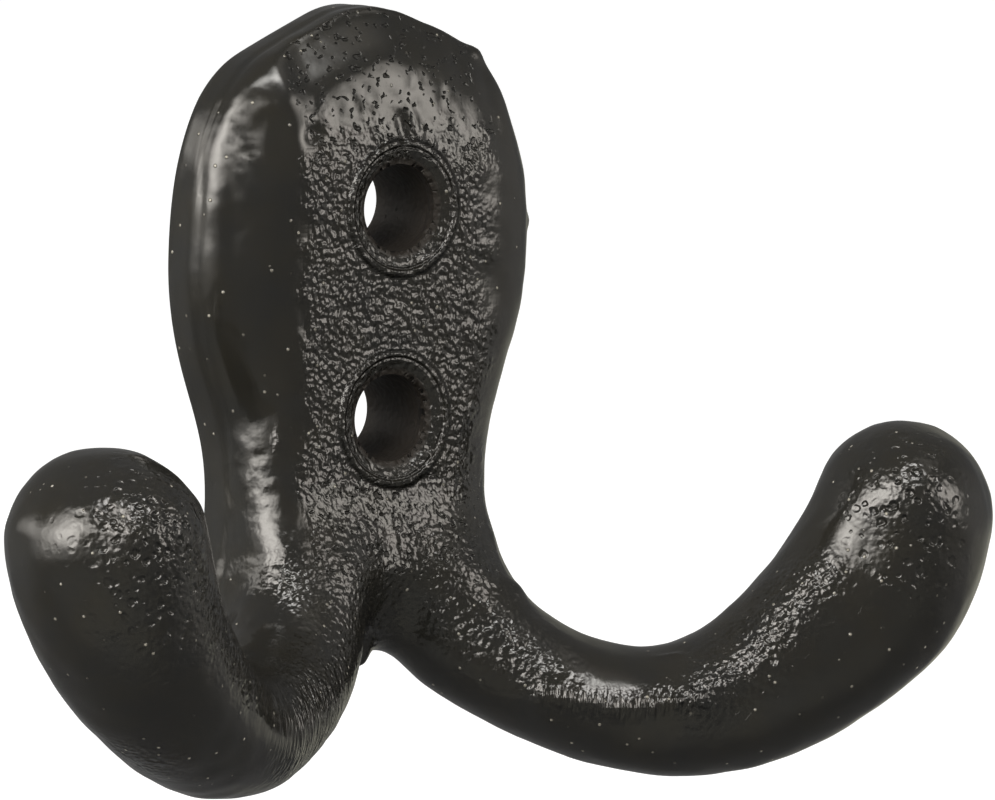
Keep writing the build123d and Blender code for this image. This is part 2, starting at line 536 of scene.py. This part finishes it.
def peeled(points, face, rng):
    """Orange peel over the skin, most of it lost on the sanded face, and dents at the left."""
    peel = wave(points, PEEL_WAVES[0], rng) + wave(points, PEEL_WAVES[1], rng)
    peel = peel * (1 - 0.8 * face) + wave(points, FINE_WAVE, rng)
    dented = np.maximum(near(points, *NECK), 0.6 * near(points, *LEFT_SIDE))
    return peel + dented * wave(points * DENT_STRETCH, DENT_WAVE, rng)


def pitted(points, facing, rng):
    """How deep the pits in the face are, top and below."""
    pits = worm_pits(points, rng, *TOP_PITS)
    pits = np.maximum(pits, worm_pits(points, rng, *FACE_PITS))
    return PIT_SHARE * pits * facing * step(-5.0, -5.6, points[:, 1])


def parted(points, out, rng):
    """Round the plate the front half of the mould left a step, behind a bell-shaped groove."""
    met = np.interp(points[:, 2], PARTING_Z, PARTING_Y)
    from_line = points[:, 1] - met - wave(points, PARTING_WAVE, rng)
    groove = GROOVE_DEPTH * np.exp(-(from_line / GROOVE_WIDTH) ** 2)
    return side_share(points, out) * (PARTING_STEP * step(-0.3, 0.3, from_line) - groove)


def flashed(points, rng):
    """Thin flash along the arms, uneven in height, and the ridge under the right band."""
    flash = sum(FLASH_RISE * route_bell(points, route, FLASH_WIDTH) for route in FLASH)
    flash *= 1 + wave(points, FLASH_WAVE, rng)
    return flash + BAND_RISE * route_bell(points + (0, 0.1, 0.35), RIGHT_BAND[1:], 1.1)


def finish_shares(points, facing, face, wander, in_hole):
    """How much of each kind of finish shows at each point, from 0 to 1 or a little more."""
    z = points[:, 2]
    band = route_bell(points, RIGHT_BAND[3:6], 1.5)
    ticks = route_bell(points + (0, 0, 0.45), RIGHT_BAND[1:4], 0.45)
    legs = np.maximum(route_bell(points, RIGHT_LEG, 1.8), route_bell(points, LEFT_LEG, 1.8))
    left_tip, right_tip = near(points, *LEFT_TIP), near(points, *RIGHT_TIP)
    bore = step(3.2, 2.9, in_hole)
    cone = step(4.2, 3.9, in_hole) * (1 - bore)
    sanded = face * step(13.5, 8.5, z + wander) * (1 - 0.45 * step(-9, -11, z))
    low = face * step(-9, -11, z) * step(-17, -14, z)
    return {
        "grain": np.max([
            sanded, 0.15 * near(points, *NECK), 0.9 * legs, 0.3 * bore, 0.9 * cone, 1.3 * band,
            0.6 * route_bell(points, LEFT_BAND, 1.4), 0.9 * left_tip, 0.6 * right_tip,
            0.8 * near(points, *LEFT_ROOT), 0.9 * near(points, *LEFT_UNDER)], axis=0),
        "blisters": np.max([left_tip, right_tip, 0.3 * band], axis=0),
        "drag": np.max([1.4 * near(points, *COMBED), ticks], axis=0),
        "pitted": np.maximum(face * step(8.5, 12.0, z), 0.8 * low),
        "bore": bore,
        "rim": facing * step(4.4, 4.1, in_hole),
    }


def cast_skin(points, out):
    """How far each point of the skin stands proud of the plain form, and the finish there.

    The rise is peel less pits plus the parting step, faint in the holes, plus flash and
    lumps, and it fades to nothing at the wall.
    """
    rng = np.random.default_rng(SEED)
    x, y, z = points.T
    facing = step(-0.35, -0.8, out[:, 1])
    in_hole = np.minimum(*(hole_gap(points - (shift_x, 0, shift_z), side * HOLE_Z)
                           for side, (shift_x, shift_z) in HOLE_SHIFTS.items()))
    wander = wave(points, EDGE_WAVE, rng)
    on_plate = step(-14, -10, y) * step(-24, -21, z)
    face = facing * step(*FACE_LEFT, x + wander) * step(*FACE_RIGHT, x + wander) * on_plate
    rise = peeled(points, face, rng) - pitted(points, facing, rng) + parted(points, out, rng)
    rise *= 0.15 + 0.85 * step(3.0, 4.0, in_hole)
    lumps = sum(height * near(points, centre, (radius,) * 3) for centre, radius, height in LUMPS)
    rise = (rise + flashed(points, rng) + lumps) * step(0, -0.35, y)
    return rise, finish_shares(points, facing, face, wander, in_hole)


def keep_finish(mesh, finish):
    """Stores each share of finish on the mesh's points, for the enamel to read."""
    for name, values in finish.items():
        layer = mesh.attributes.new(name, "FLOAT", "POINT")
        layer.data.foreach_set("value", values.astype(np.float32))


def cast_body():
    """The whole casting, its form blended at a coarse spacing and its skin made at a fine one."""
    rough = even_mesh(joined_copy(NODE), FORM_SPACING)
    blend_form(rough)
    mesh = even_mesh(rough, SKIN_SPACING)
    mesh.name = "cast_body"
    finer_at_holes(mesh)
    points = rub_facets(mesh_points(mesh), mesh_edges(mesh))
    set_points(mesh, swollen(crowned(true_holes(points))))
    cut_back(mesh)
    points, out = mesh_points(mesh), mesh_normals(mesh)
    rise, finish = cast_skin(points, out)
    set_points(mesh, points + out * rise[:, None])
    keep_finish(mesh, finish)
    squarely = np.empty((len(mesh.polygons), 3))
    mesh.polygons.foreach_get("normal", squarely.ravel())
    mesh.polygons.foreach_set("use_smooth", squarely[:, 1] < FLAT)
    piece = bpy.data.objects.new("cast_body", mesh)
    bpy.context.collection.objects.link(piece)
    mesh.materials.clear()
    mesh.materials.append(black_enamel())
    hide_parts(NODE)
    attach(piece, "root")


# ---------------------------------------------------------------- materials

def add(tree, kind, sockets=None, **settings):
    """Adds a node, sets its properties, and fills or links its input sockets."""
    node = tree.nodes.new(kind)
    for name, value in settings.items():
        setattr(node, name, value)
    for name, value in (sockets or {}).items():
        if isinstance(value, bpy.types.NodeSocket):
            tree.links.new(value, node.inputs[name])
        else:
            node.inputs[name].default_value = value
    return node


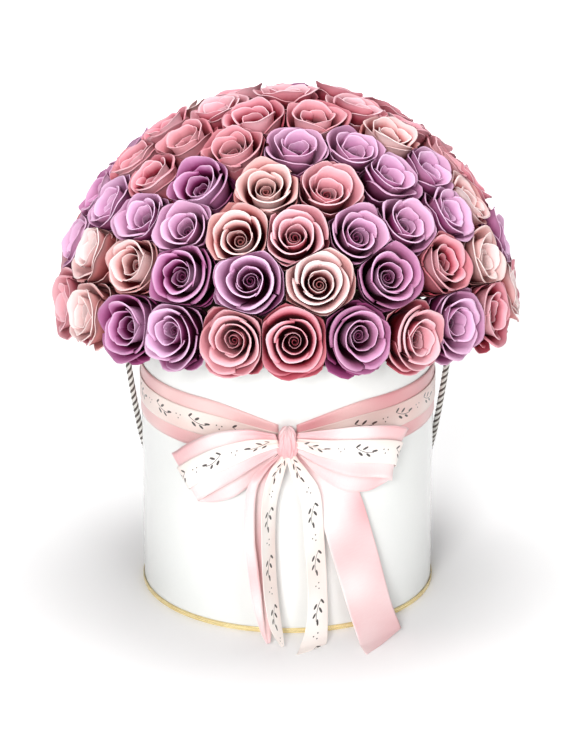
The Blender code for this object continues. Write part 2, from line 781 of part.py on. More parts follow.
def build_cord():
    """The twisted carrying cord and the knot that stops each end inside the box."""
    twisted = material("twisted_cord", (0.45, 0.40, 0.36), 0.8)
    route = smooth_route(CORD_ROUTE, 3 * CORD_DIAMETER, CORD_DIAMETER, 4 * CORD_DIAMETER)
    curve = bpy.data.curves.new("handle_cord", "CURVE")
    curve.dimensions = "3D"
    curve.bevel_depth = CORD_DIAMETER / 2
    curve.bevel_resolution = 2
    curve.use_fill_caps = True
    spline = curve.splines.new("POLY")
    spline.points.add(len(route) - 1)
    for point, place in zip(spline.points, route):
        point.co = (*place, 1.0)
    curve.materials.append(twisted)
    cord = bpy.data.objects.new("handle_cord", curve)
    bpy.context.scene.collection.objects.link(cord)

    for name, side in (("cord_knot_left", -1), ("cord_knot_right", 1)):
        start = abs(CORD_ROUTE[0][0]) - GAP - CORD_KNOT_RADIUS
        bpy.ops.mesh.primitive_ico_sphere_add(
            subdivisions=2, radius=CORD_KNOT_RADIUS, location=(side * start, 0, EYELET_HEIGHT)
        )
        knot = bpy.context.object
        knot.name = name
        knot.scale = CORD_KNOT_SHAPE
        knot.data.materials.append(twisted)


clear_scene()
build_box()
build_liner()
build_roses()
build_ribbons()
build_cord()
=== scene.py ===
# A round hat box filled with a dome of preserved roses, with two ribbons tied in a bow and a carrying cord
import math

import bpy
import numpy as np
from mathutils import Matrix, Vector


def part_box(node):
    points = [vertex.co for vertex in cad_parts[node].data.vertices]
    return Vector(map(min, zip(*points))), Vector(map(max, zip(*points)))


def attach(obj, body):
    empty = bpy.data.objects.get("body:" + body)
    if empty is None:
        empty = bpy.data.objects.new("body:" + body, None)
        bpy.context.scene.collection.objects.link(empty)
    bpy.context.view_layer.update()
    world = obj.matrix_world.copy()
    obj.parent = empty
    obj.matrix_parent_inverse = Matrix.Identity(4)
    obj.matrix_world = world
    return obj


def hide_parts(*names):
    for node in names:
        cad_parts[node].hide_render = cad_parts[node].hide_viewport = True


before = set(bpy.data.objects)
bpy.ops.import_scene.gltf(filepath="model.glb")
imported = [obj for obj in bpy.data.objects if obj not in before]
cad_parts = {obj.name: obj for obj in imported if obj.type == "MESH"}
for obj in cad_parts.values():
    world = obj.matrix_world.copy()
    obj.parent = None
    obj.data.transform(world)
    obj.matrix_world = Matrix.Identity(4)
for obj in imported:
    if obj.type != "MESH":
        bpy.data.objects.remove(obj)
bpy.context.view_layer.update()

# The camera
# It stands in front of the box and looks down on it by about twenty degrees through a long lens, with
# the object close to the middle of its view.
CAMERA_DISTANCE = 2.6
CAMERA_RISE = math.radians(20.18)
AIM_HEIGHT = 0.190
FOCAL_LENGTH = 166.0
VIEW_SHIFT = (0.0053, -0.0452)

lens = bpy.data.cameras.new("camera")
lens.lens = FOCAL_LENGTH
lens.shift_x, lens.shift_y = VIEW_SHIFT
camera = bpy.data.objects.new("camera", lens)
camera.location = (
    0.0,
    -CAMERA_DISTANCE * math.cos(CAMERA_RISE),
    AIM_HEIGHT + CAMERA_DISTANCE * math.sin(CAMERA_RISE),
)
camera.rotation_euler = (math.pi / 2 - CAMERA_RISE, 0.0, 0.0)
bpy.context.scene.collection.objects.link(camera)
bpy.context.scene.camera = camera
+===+
# EXERCISE:
Exactly the lines from the line that has "for name, side" through the line that has "obj.parent = None" are to be repeated, both included, with nothing added.

# TASK RESPONSE:
    for name, side in (("cord_knot_left", -1), ("cord_knot_right", 1)):
        start = abs(CORD_ROUTE[0][0]) - GAP - CORD_KNOT_RADIUS
        bpy.ops.mesh.primitive_ico_sphere_add(
            subdivisions=2, radius=CORD_KNOT_RADIUS, location=(side * start, 0, EYELET_HEIGHT)
        )
        knot = bpy.context.object
        knot.name = name
        knot.scale = CORD_KNOT_SHAPE
        knot.data.materials.append(twisted)


clear_scene()
build_box()
build_liner()
build_roses()
build_ribbons()
build_cord()
=== scene.py ===
# A round hat box filled with a dome of preserved roses, with two ribbons tied in a bow and a carrying cord
import math

import bpy
import numpy as np
from mathutils import Matrix, Vector


def part_box(node):
    points = [vertex.co for vertex in cad_parts[node].data.vertices]
    return Vector(map(min, zip(*points))), Vector(map(max, zip(*points)))


def attach(obj, body):
    empty = bpy.data.objects.get("body:" + body)
    if empty is None:
        empty = bpy.data.objects.new("body:" + body, None)
        bpy.context.scene.collection.objects.link(empty)
    bpy.context.view_layer.update()
    world = obj.matrix_world.copy()
    obj.parent = empty
    obj.matrix_parent_inverse = Matrix.Identity(4)
    obj.matrix_world = world
    return obj


def hide_parts(*names):
    for node in names:
        cad_parts[node].hide_render = cad_parts[node].hide_viewport = True


before = set(bpy.data.objects)
bpy.ops.import_scene.gltf(filepath="model.glb")
imported = [obj for obj in bpy.data.objects if obj not in before]
cad_parts = {obj.name: obj for obj in imported if obj.type == "MESH"}
for obj in cad_parts.values():
    world = obj.matrix_world.copy()
    obj.parent = None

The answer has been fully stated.